--- begin RECORD LIST ---

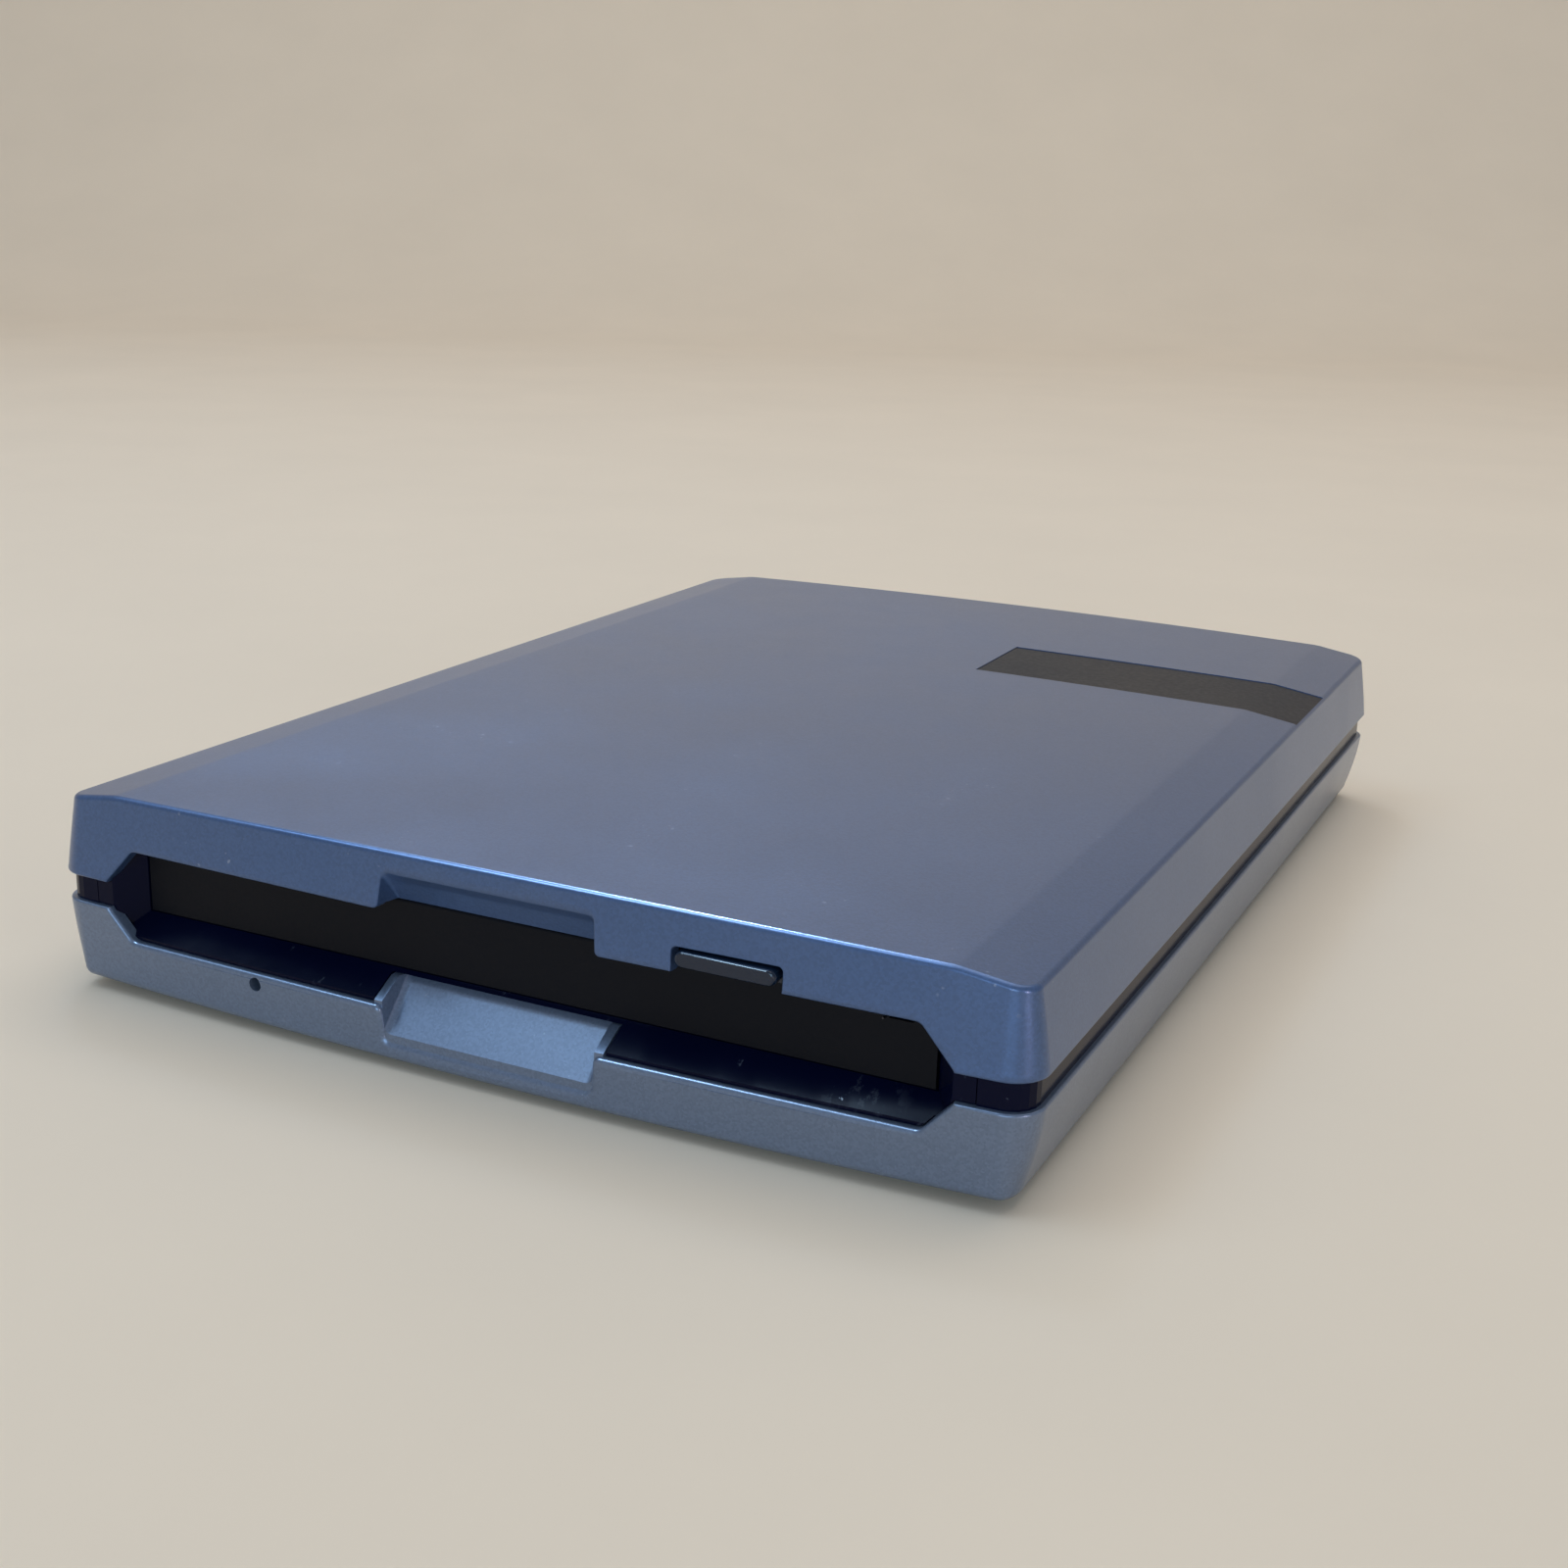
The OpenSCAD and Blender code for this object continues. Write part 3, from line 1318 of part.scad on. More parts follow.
lens_gap = 0.4;
lens_block = pocket_half - lens_gap;
lens_r = 2.1;
lens_rise = 0.4;
module lens_holder() color(black_plastic)
    difference() {
        span([-lens_block, lens_block], [lens_y - lens_block, lens_y + lens_block],
            [carriage_low + sheet + focus_travel + run, carriage_top - fit]);
        rod_z([0, lens_y, carriage_low], lens_r, case_h);
    }
module objective_lens() color([0.75, 0.85, 0.95], 0.6)
    translate([0, lens_y, 0])
        intersection() {
            rod_z([0, 0, carriage_low + sheet * 2 + focus_travel], lens_r, lens_ball_r);
            translate([0, 0, carriage_top + lens_rise - lens_ball_r])
                sphere(r = lens_ball_r);
        }
lens_ball_r = 4.5;

// Flat lead of the head, standing on edge in a bow behind the carriage
flex_t = 0.15;
flex_h = 1.5;
flex_x = 8;
flex_bow = 4;
flex_steps = 12;
module carriage_flex() color(copper) {
    y0 = lens_y + carriage_half_l;
    l = head_y[1] - y0;
    place = function(i, side)
        let (t = i / flex_steps)
        [flex_x - flex_bow * pow(sin(180 * t), 2) + side * flex_t, y0 + l * t];
    translate([0, 0, rail_z - flex_h / 2])
        linear_extrude(flex_h)
            polygon(concat(
                [for (i = [0 : flex_steps]) place(i, 0)],
                [for (i = [flex_steps : -1 : 0]) place(i, 1)]));
}

block_x = 18;
block_h = 7.2;
block_y = [head_y[1] + rail_seat, block_end];
laser_r = 2.8;
laser_l = 5;
detector_w = 9;
detector_h = 6;
module optics_block() color(zinc)
    difference() {
        span([-block_x, block_x], block_y, [deck_z + base_rise, deck_z + base_rise + block_h]);
        for (s = [-1, 1])
            span([s * block_x / 2 - wall * 2, s * block_x / 2 + wall * 2],
                [block_y[0] + wall, block_y[1] - wall],
                [deck_z + base_rise + block_h / 2, deck_z + base_rise + block_h + over]);
    }
module laser_diode() color(brass)
    rod_x([-block_x - laser_l, (block_y[0] + block_y[1]) / 2, deck_z + base_rise + block_h / 2],
        laser_r, laser_l);
module detector_board() color(board_green) {
    y = (block_y[0] + block_y[1]) / 2;
    span([block_x, block_x + board_t], [y - detector_w / 2, y + detector_w / 2],
        [deck_z + base_rise + fit, deck_z + base_rise + fit + detector_h]);
}

// Bias magnet under the cover, above the lens's path
bias_core_w = 3;
bias_h = 1.3;
module bias_magnet() color(copper) {
    span([-bias_half_w + gap, bias_half_w - gap], [bias_y[0] + gap, bias_y[1] - gap],
        [cover_z - bias_h / 2, cover_z]);
    span([-bias_core_w / 2, bias_core_w / 2], [bias_y[0] + over, bias_y[1] - over],
        [cover_z - bias_h, cover_z - bias_h / 2]);
}

// Control board under the deck
control_x = 36;
control_front = 14;
control_back = 12;
control_y = [chassis_y + control_front, chassis_end - control_back];
chip_t = 0.55;
chip_shares = [[-0.7, 0.05, 0.4], [0.1, 0.04, 0.5], [-0.8, 0.26, 0.28], [0.45, 0.27, 0.27],
    [0.8, 0.6, 0.15]];
module control_board() color(board_green)
    difference() {
        span([-control_x, control_x], control_y, [board_z, board_z + board_t]);
        at_board_posts()
            rod_z([0, 0, board_z - over], board_screw_r + fit, board_t + over * 2);
    }
module board_screws() color(steel)
    at_board_posts()
        translate([0, 0, board_z - board_head_h])
            screw(board_head_r, board_head_h, board_screw_r, board_t + board_gap);
board_head_r = 1.5;
board_head_h = 0.5;
module control_chips() color([0.1, 0.1, 0.1])
    for (s = chip_shares) {
        x = s[0] * control_x;
        y = control_y[0] + s[1] * (control_y[1] - control_y[0]);
        chip = s[2] * control_x;
        span([x, x + chip], [y, y + chip], [board_z + board_t, board_z + board_t + chip_t]);
    }

module interface_board() color(board_green)
    difference() {
        span([-rear_board_w / 2, rear_board_w / 2], [rear_board_y, rear_board_end],
            [board_z, board_z + board_t]);
        both_sides()
            rod_z([rear_post_x, rear_post_y, board_z - over], rear_screw_r + fit, board_t + over * 2);
    }
module interface_screws() color(steel)
    both_sides()
        translate([rear_post_x, rear_post_y, board_z + board_t + rear_head_h])
            mirror([0, 0, 1])
                screw(rear_head_r, rear_head_h, rear_screw_r, board_t + rear_bite);
rear_bite = 0.5;
module interface_chips() color([0.1, 0.1, 0.1])
    span([-rear_chip / 2, rear_chip / 2], [rear_board_end - rear_chip - over, rear_board_end - over],
        [board_z + board_t, board_z + board_t + chip_t * 2]);
rear_chip = 7;

socket_wall = 0.4;
tongue_h = 1;
tongue_w = 5;
module usb_socket() color(steel) {
    y0 = socket_end - usb_l;
    tongue_z = board_z + board_t + usb_h / 2;
    difference() {
        prism_y(usb_outline(0), y0, usb_l);
        prism_y(usb_outline(-socket_wall), y0 + socket_wall * 2, usb_l);
    }
    span([usb_x - tongue_w / 2, usb_x + tongue_w / 2], [y0 + socket_wall, socket_end - over],
        [tongue_z - tongue_h / 2, tongue_z + tongue_h / 2]);
}
dc_pin_r = 0.6;
module dc_jack() color(black_plastic) {
    y0 = socket_end - dc_l;
    y1 = rear_board_end + rear_board_gap / 2;
    difference() {
        union() {
            span([dc_x - dc_w / 2, dc_x + dc_w / 2], [y0, y1], [board_z + board_t, dc_z + dc_h / 2]);
            rod_y([dc_x, y1 - over, dc_z], dc_hole_r, socket_end - y1 + over);
        }
        rod_y([dc_x, y0 + over, dc_z], dc_hole_r - socket_wall, dc_l);
    }
    rod_y([dc_x, y0, dc_z], dc_pin_r, dc_l - over);
}

// Flat cable from the control board to the rear board
cable_w = 20;
cable_t = 0.3;
cable_lap = 4;
module link_cable() color([0.8, 0.8, 0.78])
    span([-cable_w / 2, cable_w / 2], [control_y[1] - cable_lap, rear_board_y + cable_lap / 2],
        [board_z + board_t, board_z + board_t + cable_t]);

upper_shell();
lower_shell();
mid_frame();
front_bezel();
slot_door();
door_spring();
eject_button();
button_spring();
switch_plunger();
eject_switch();
front_board();
status_led();
label_plate();
rubber_feet();
case_screws();
chassis();
chassis_dampers();
chassis_screws();
top_cover();
cover_screws();
foam_pads();
cartridge_holder();
cam_slide();
motor_bracket();
loading_motor();
motor_worm();
drive_gear();
shutter_lever();
lever_spring();
spindle_motor();
turntable();
optics_base();
guide_rails();
optical_carriage();
voice_coils();
coil_magnets();
coil_yokes();
lens_holder();
objective_lens();
carriage_flex();
optics_block();
laser_diode();
detector_board();
bias_magnet();
control_board();
board_screws();
control_chips();
interface_board();
interface_screws();
usb_socket();
dc_jack();
interface_chips();
link_cable();
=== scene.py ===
"""Looks of an external magneto-optical disk drive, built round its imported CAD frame."""
import json
import math

import bmesh
import bpy
from mathutils import Matrix, Vector


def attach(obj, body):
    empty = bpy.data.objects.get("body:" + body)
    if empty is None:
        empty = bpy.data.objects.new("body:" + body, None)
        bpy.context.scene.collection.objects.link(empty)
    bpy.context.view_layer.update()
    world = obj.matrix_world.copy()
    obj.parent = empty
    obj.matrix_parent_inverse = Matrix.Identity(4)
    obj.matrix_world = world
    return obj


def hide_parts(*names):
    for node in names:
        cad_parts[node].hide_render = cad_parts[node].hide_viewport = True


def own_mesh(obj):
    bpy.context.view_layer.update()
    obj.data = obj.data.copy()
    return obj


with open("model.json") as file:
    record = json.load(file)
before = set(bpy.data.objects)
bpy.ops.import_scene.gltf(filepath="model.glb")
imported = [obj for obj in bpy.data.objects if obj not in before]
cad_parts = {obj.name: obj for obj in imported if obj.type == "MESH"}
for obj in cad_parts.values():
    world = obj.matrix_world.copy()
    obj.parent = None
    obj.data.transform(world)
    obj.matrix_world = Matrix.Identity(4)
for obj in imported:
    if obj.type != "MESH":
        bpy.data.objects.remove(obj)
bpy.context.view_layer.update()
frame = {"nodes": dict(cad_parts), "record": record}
nodes = frame["nodes"]
MM = 0.001

# Camera
CAMERA_AZIMUTH = math.radians(25.5)
CAMERA_ELEVATION = math.radians(16.618)
CAMERA_ROLL = math.radians(1.752)
CAMERA_PLACE = Vector((102.79, -225.47, 86.17)) * MM
FOCAL_SHARE = 2037.8 / 1600
SENSOR = 36.0


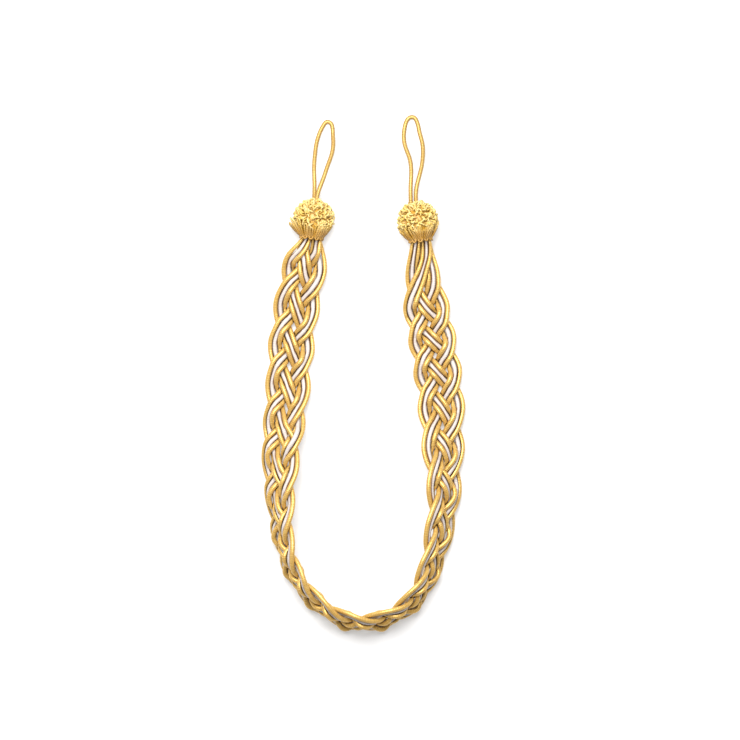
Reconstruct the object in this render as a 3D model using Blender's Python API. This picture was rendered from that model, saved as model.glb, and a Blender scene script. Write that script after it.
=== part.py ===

--- end RECORD LIST ---

> [STATED TASK]: Nothing but the lines from the line that contains "upper_shell();" through the line that contains "record = json.load(file)" should be given again, each exactly as it stands, both ends included.

> [WORKED ANSWER]:
upper_shell();
lower_shell();
mid_frame();
front_bezel();
slot_door();
door_spring();
eject_button();
button_spring();
switch_plunger();
eject_switch();
front_board();
status_led();
label_plate();
rubber_feet();
case_screws();
chassis();
chassis_dampers();
chassis_screws();
top_cover();
cover_screws();
foam_pads();
cartridge_holder();
cam_slide();
motor_bracket();
loading_motor();
motor_worm();
drive_gear();
shutter_lever();
lever_spring();
spindle_motor();
turntable();
optics_base();
guide_rails();
optical_carriage();
voice_coils();
coil_magnets();
coil_yokes();
lens_holder();
objective_lens();
carriage_flex();
optics_block();
laser_diode();
detector_board();
bias_magnet();
control_board();
board_screws();
control_chips();
interface_board();
interface_screws();
usb_socket();
dc_jack();
interface_chips();
link_cable();
=== scene.py ===
"""Looks of an external magneto-optical disk drive, built round its imported CAD frame."""
import json
import math

import bmesh
import bpy
from mathutils import Matrix, Vector


def attach(obj, body):
    empty = bpy.data.objects.get("body:" + body)
    if empty is None:
        empty = bpy.data.objects.new("body:" + body, None)
        bpy.context.scene.collection.objects.link(empty)
    bpy.context.view_layer.update()
    world = obj.matrix_world.copy()
    obj.parent = empty
    obj.matrix_parent_inverse = Matrix.Identity(4)
    obj.matrix_world = world
    return obj


def hide_parts(*names):
    for node in names:
        cad_parts[node].hide_render = cad_parts[node].hide_viewport = True


def own_mesh(obj):
    bpy.context.view_layer.update()
    obj.data = obj.data.copy()
    return obj


with open("model.json") as file:
    record = json.load(file)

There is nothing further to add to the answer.